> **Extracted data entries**
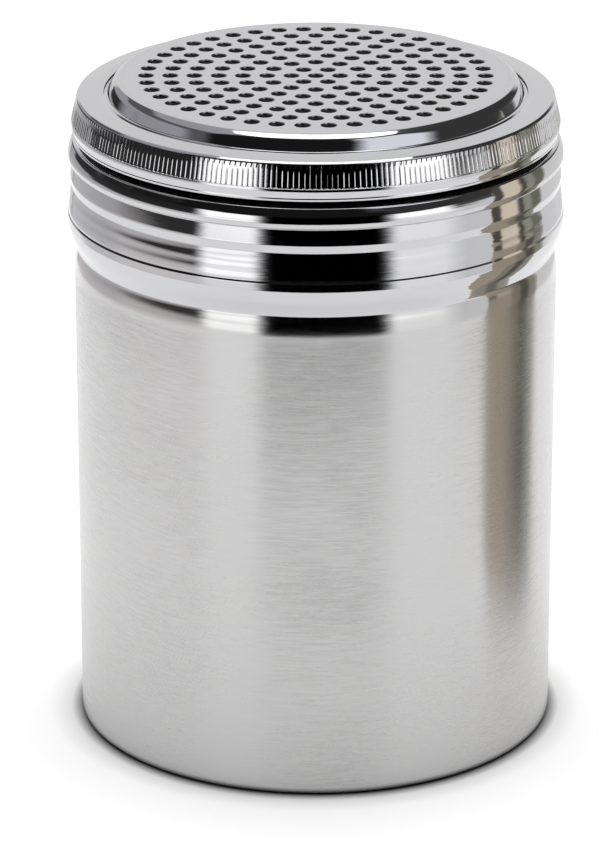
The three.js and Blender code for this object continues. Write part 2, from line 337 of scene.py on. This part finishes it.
can = {
    "outside": [  # radius, height, how far before the corner its rounding starts
        (27.0, 0.6, 0.4),
        (28.2, 0.0, 0.4),
        (34.0, 0.0, 1.1),
        (34.14, 68.35, 0.5),
        (33.98, 69.6, 0.4),
        (33.78, 70.6, 0.25),
        (33.74, 71.0, 0.2),
        (34.15, 71.95, 0.5),
        (34.62, 73.0, 0.5),
        (34.9, 74.0, 0.4),
        (35.045, 74.75, 0.08),
        (35.01, 75.85, 0.04),
        (34.895, 76.15, 0.04),
        (34.89, 76.5, 0.15),
        (34.84, 77.15, 0.3),
        (34.735, 77.9, 0.3),
        (34.67, 78.6, 0.3),
        (34.545, 79.35, 0.3),
        (34.46, 80.15, 0.2),
        (34.62, 81.25, 0.3),
        (34.31, 83.45, 0.05),
        (34.8, 83.78, 0.1),
        (34.89, 84.55, 0.4),
        (34.66, 85.5, 0.3),
        (34.3, 86.4, 0.15),
        (32.4, 87.3, 0.3),
        (32.4, 91.6, 0.12),
    ],
    "inside": [   # without the neck
        (27.2, 1.1, 0.4),
        (28.4, 0.5, 0.4),
        (33.5, 0.5, 0.7),
        (33.62, 68.2, 0.5),
        (33.1, 71.1, 0.3),
        (34.45, 74.6, 0.6),
        (34.5, 76.2, 0.5),
        (33.95, 80.1, 0.3),
        (34.1, 81.3, 0.4),
        (33.88, 83.6, 0.3),
        (34.3, 84.5, 0.3),
        (34.1, 85.5, 0.4),
        (33.7, 86.2, 0.3),
        (31.9, 86.9, 0.3),
    ],
    "panel": (0.6, 1.1),        # heights of the raised base panel's underside and upper side
    "neckRadius": 32.4,         # of the rows with the thread
    # the rim's inner edge: its sharp corner, two points on its rounding, the rounding's foot
    "rimRounding": [(31.9, 91.6, 0), (32.02, 91.6, 0), (31.93, 91.57, 0), (31.9, 91.45, 0)],
    "threadRows": (87.9, 91.3, 0.12),   # heights of the rows with the thread: first, end, step
    "threadStart": 88.1,        # height of the ridge's middle at the +X side
    "threadTurns": (0.0, 1.3),  # where the ridge starts, and its length
    "brightFrom": 70.75,        # height above which the outside is polished
    "dullPaintedShadeNeck": (32.6, 87.0),   # inside this radius and above this height it is as rolled, painted dark as shade under the ring
    "columns": 240,
}

thread = {
    "pitch": 2.0,
    "depth": 0.6,
    "base": 1.0,    # width of the ridge at its foot
    "crest": 0.4,   # and on its top
    "fade": 0.05,   # turns over which it rises and sinks at its two ends
}


def threadShape(angle, height, start, turns):
    # a ridge whose middle lies at start + pitch * along, where along counts turns from the +X side; across
    # it the rise is depth * (base / 2 - away) / ((base - crest) / 2), at most depth, faded at both ends
    first, length = turns
    halfSlope = (thread["base"] - thread["crest"]) / 2
    ridge = np.zeros(np.broadcast(angle, height).shape)
    for whole in range(-1, 3):
        along = (angle / turn) % 1 + whole
        away = np.abs(height - start - thread["pitch"] * along)
        slope = (thread["base"] / 2 - away) / halfSlope
        ends = np.clip(np.minimum(along - first, first + length - along) / thread["fade"], 0, 1)
        ridge = np.maximum(ridge, np.clip(slope, 0, 1) * ends)
    return ridge * thread["depth"]


def canOutline():
    # from the base panel's edge up the outside, over the rim and down the inside; gives also the number of
    # rows of the outside
    underside, upperSide = can["panel"]
    rim = can["rimRounding"]
    neckRows = [(can["neckRadius"], z, 0) for z in np.arange(*can["threadRows"])]
    outside = [(0.0, underside, 0)] + can["outside"][:-1] + neckRows + can["outside"][-1:] + rim[:1]
    inside = rim[-1:] + can["inside"][::-1] + [(0.0, upperSide, 0)]
    outer = roundedOutline(outside, steps=7)[1:-1]
    inner = roundedOutline(inside, steps=4)[:-1]
    return np.vstack([outer, np.array(rim)[1:-1, :2], inner]), len(outer)


def buildCan():
    # the outline turned about the axis, with the two middles of the base closed by fans; the neck's rows
    # carry the thread as a rise of the radius
    outline, outerRows = canOutline()
    columns = can["columns"]

    def neckThread(angle, height):
        ridge = threadShape(angle, height, can["threadStart"], can["threadTurns"])
        ridge[outerRows:] = 0
        return ridge

    points = turnedPoints(outline, columns, neckThread)
    underPole, upperPole = len(points), len(points) + 1
    points = np.vstack([points, *[[0, 0, height] for height in can["panel"]]])
    quads = gridFaces(len(outline), columns)
    fans = np.vstack([poleFaces(0, columns, underPole, flip=True),
                      poleFaces(len(outline) - 1, columns, upperPole)])

    # the dull places are as-rolled steel whose dark grey is painted shade, inside the can and on the neck
    # under the ring
    satin, bright, dullPaintedShade = range(3)   # places in the list of materials
    rowOf = np.repeat(np.arange(len(outline) - 1), columns)
    radius, height = outline[rowOf].T
    neckRadius, neckFoot = can["dullPaintedShadeNeck"]
    isDullPaintedShade = (rowOf >= outerRows) | (radius < neckRadius) & (height > neckFoot)
    ofQuads = np.where(isDullPaintedShade, dullPaintedShade, np.where(height > can["brightFrom"], bright, satin))
    materialOf = np.concatenate([ofQuads, np.full(len(fans), dullPaintedShade)])
    materials = [satinSteel, polishedSteel, dullPaintedShadeSteel]
    return meshPiece("dredgerCan", points, [quads, fans], materials, materialOf)


canPiece = buildCan()
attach(canPiece, "can")
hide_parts("can")
print("can built:", len(canPiece.data.polygons), "faces")

# screw ring

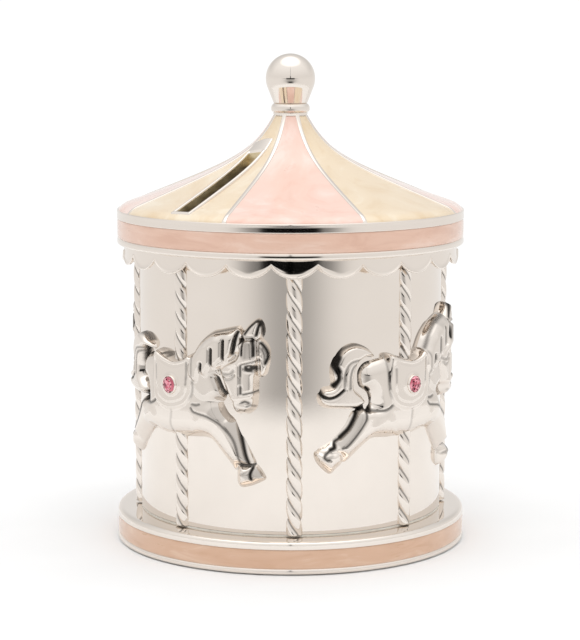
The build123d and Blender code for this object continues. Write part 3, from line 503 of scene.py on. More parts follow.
# tail, in front of the rump, with its strands and the curl at its end
RUMP_LINE = [(-13.2, 58.6), (-15.6, 57.9), (-17.3, 55.6), (-17.6, 53), (-17.4, 50.9), (-15.9, 49.4), (-14.4, 48),
             (-13.8, 46), (-14.1, 44)]
TAIL_SLIT = [(-21.8, 61.4), (-23.0, 59.2), (-23.7, 57), (-23.0, 55.2), (-22.8, 53.2), (-24.0, 51.2)]
engrave([(RUMP_LINE, 1.6, 0.5, 1), (RUMP_LINE[4:], 0.6, 0.75, 1)])
tail_depth = depth_inside(TAIL)
relief = np.maximum(relief, pillow(tail_depth, 3.1, 1.6, 2.0))
# the tail is kept almost clear of painted shade
horse_painted_shade = np.where(tail_depth > 0.35, 0.03, horse_painted_shade)
engrave([
    (TAIL_SLIT, 1.0, 0.5, 1),
    (TAIL_SLIT[1:4], 0.5, 0.8, 1),
    ([(-27.7, 49.9), (-27.3, 48.8), (-25.6, 48.0), (-23.6, 48.4), (-21.5, 50)], 0.8, 0.36, 1),
    ([(-27.7, 49.9), (-27.4, 48.9), (-26.8, 48.4)], 0.5, 0.5, 1),
    ([(-15.2, 57.9), (-18.4, 57.9), (-20.3, 56.8), (-21.4, 54), (-21.3, 50)], 0.4, 0.26, 0.6),
    ([(-15.6, 57.2), (-18.6, 56.6), (-19.7, 54), (-19.9, 50.2)], 0.4, 0.26, 0.6),
    ([(-13.3, 60.6), (-15.8, 61.8), (-18.2, 62.2), (-20.7, 61.5), (-22.5, 60.2)], 0.25, 0.26, 0.8)])

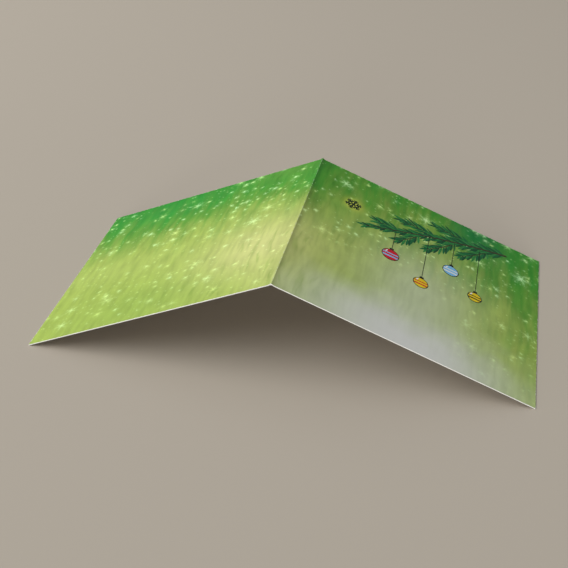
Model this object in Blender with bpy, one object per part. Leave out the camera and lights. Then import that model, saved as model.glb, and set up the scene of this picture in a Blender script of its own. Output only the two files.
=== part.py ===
"""Folded greeting card, standing half open like a tent.

One square-cut sheet of board is creased across its middle and folded once. The fold runs along Y at the top,
the printed faces point up and out, and the two free edges stand on the floor. The frame is in metres, +Z up,
with its origin on the floor, midway between the feet.
"""

import math

import bmesh
import bpy

# Driving sizes, in metres and degrees
LEAF_WIDTH = 0.148  # from the fold to the free edge, along the printed face
LEAF_LENGTH = 0.148  # along the fold
BOARD = 0.0005  # thickness of the sheet
OPEN_ANGLE = 135.0  # between the inner faces of the two leaves

# The crease
KICK_ANGLE = 18.0  # how much steeper than its leaf the board lies right beside the fold
EASE_RADIUS = 0.0075  # the hollow curve from that steep strip out to the flat leaf
INNER_RADIUS = 0.0001  # of the neutral inside of the fold, before the bead is added
BEAD_HALF_WIDTH = 0.00045  # the bead that the creasing rule pushes up along the inside
BEAD_RISE = 0.00012  # how far the bead's crown stands out from its own two edges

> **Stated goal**
Of the entries above, repeat exactly the lines from the line with "Model this object" through the line with "OPEN_ANGLE = 135.0", both of them included.

> **Task output**
Model this object in Blender with bpy, one object per part. Leave out the camera and lights. Then import that model, saved as model.glb, and set up the scene of this picture in a Blender script of its own. Output only the two files.
=== part.py ===
"""Folded greeting card, standing half open like a tent.

One square-cut sheet of board is creased across its middle and folded once. The fold runs along Y at the top,
the printed faces point up and out, and the two free edges stand on the floor. The frame is in metres, +Z up,
with its origin on the floor, midway between the feet.
"""

import math

import bmesh
import bpy

# Driving sizes, in metres and degrees
LEAF_WIDTH = 0.148  # from the fold to the free edge, along the printed face
LEAF_LENGTH = 0.148  # along the fold
BOARD = 0.0005  # thickness of the sheet
OPEN_ANGLE = 135.0  # between the inner faces of the two leaves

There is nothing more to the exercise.